## Exercise details
Find the lines holding the string "rigid" in the data, then copy all of them.

## Records
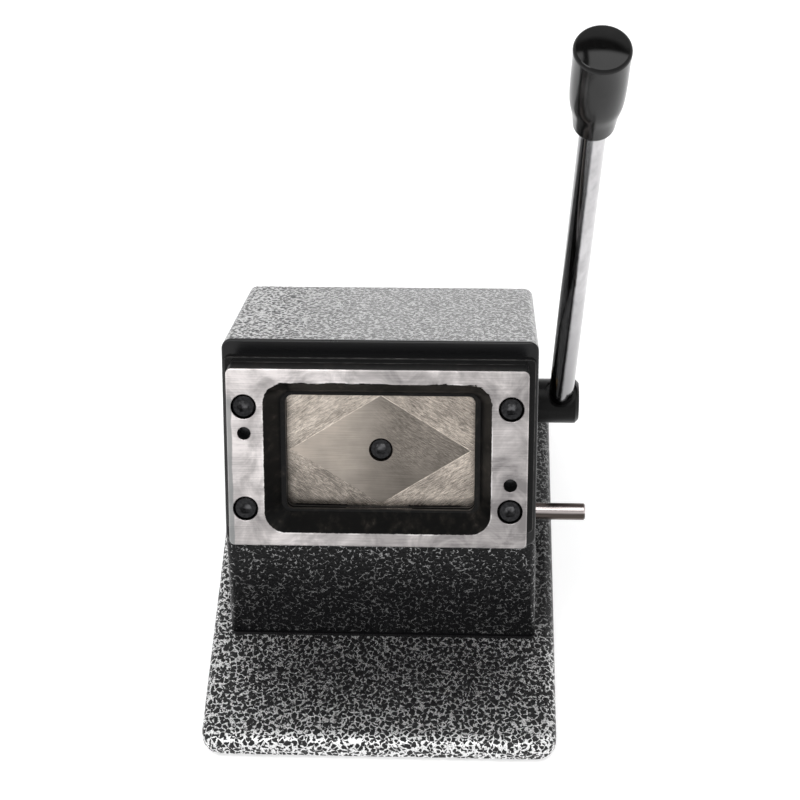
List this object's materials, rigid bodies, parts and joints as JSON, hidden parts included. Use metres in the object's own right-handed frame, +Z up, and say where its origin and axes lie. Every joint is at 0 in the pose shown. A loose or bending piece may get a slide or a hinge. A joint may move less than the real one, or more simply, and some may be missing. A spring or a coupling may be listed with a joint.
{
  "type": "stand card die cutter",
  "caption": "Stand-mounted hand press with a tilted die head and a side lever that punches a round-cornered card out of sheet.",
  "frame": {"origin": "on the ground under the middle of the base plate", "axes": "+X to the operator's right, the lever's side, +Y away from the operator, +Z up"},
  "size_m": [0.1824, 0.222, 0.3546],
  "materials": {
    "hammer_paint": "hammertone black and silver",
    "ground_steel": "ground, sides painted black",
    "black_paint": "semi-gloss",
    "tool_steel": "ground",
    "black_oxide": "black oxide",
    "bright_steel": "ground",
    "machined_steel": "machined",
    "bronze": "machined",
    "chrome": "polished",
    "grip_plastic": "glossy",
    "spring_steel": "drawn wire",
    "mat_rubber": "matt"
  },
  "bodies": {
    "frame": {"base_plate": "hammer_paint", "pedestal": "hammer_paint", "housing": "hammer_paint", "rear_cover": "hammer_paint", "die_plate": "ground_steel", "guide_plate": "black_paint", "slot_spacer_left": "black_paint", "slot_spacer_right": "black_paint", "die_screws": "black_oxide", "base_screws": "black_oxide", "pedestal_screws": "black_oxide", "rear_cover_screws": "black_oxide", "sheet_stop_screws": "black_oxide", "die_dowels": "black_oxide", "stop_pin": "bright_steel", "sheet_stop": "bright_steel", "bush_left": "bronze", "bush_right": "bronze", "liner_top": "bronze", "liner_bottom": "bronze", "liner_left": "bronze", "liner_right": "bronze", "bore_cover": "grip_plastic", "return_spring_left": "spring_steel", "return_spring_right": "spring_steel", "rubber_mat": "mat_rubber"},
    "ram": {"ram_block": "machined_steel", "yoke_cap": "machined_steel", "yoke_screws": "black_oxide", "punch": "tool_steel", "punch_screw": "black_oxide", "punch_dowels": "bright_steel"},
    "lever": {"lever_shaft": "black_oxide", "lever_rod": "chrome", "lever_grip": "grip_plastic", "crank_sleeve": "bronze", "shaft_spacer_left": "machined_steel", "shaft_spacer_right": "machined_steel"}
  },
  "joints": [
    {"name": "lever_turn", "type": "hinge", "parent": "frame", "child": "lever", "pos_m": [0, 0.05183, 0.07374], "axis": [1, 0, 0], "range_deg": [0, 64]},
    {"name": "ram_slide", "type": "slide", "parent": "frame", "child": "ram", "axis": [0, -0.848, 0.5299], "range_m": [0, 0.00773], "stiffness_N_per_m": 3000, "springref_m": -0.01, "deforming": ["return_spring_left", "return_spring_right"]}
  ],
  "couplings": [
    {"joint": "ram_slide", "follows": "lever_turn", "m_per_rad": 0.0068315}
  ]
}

* * *

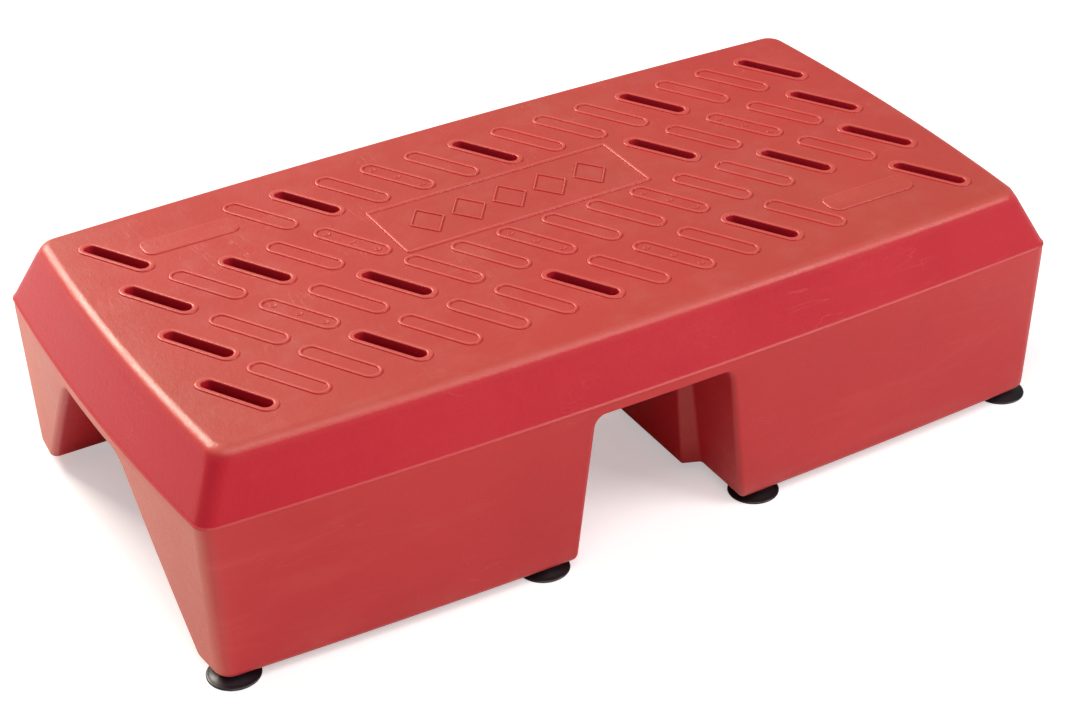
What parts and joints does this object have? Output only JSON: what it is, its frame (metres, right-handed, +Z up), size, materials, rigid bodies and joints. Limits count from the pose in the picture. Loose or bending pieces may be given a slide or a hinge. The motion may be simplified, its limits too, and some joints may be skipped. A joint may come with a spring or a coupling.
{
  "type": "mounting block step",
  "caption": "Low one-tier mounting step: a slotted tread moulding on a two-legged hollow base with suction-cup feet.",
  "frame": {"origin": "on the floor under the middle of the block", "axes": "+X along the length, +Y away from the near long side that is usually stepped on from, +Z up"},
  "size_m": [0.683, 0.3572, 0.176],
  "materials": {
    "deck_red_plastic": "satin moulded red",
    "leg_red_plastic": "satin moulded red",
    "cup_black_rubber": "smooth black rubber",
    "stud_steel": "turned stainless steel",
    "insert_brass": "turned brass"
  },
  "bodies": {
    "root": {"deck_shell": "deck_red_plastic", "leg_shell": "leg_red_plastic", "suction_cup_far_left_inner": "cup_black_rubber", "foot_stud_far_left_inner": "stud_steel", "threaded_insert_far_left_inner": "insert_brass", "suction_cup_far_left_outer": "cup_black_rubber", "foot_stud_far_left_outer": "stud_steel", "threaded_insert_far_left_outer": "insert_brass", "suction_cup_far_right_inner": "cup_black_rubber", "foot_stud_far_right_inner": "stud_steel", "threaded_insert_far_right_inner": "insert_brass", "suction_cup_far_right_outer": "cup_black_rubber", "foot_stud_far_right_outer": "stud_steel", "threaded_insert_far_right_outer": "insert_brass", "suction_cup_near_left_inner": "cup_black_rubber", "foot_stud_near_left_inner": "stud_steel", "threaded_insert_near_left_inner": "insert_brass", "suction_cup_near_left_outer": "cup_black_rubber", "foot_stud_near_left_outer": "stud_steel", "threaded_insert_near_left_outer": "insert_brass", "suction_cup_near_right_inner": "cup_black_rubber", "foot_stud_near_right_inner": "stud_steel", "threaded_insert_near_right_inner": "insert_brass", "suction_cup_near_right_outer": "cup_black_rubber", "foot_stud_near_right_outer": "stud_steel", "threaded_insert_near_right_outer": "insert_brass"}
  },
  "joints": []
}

## Solution for this task
List this object's materials, rigid bodies, parts and joints as JSON, hidden parts included. Use metres in the object's own right-handed frame, +Z up, and say where its origin and axes lie. Every joint is at 0 in the pose shown. A loose or bending piece may get a slide or a hinge. A joint may move less than the real one, or more simply, and some may be missing. A spring or a coupling may be listed with a joint.
What parts and joints does this object have? Output only JSON: what it is, its frame (metres, right-handed, +Z up), size, materials, rigid bodies and joints. Limits count from the pose in the picture. Loose or bending pieces may be given a slide or a hinge. The motion may be simplified, its limits too, and some joints may be skipped. A joint may come with a spring or a coupling.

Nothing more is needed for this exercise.